The issue of FAAC has also been of serious concern to most stakeholders, as the NNPC will no longer remit to the account.
The FAAC usually shared to the three tiers of government monthly, had been under threat lately following huge payment of subsidy on the premium motor spirit (PMS) otherwise known as petrol by the NNPC under the old order.
However, the transitioning of the NNPC to a limited liability company would henceforth permanently halt it from contributing to the FAAC.
The transition of the company has also thrown up fresh issues from the Petroleum Industry Act (PIA), particularly on sections of the Act dealing with the ownership of the NNPC and taxes.
Past President, Chartered Institute of Bankers of Nigeria and Professor of Economics, Babcock University, Segun Ajibola, also concurred that the prevailing development would affect the financial viability and survival of most states, adding that most of the states were currently economically unviable.

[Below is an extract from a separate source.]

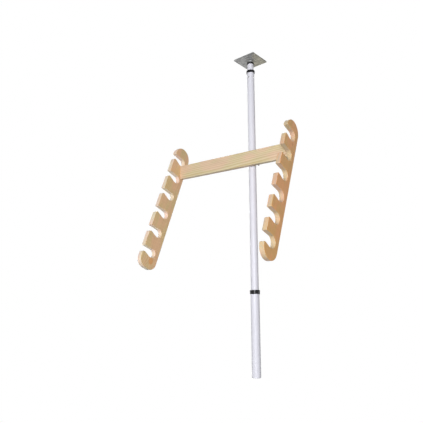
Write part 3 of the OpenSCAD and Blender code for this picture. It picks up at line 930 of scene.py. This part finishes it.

“A sizable portion of inflows to the Federation Account (and by extension FAAC) comes from remittances by NNPC. If FAAC is hampered, many states may not be able to survive financially. Most of the states lack the capacity for immediate response to revenue shortfalls that FAAC shocks may engender, at least in the short run. It may be impossible for some states to meet even basic financial obligations such as salaries, overheads, etc not to talk of capital expenditure,” Ajibola said.
The scholar added that the transformation of NNPC to a private limited company would breed innumerable issues on the inherited assets and liabilities.
He admitted, however, that “most of these concerns can be properly dimensioned by utilising existing laws, rules and regulations as they affect such transformation; and by imbibing best corporate governance practices.”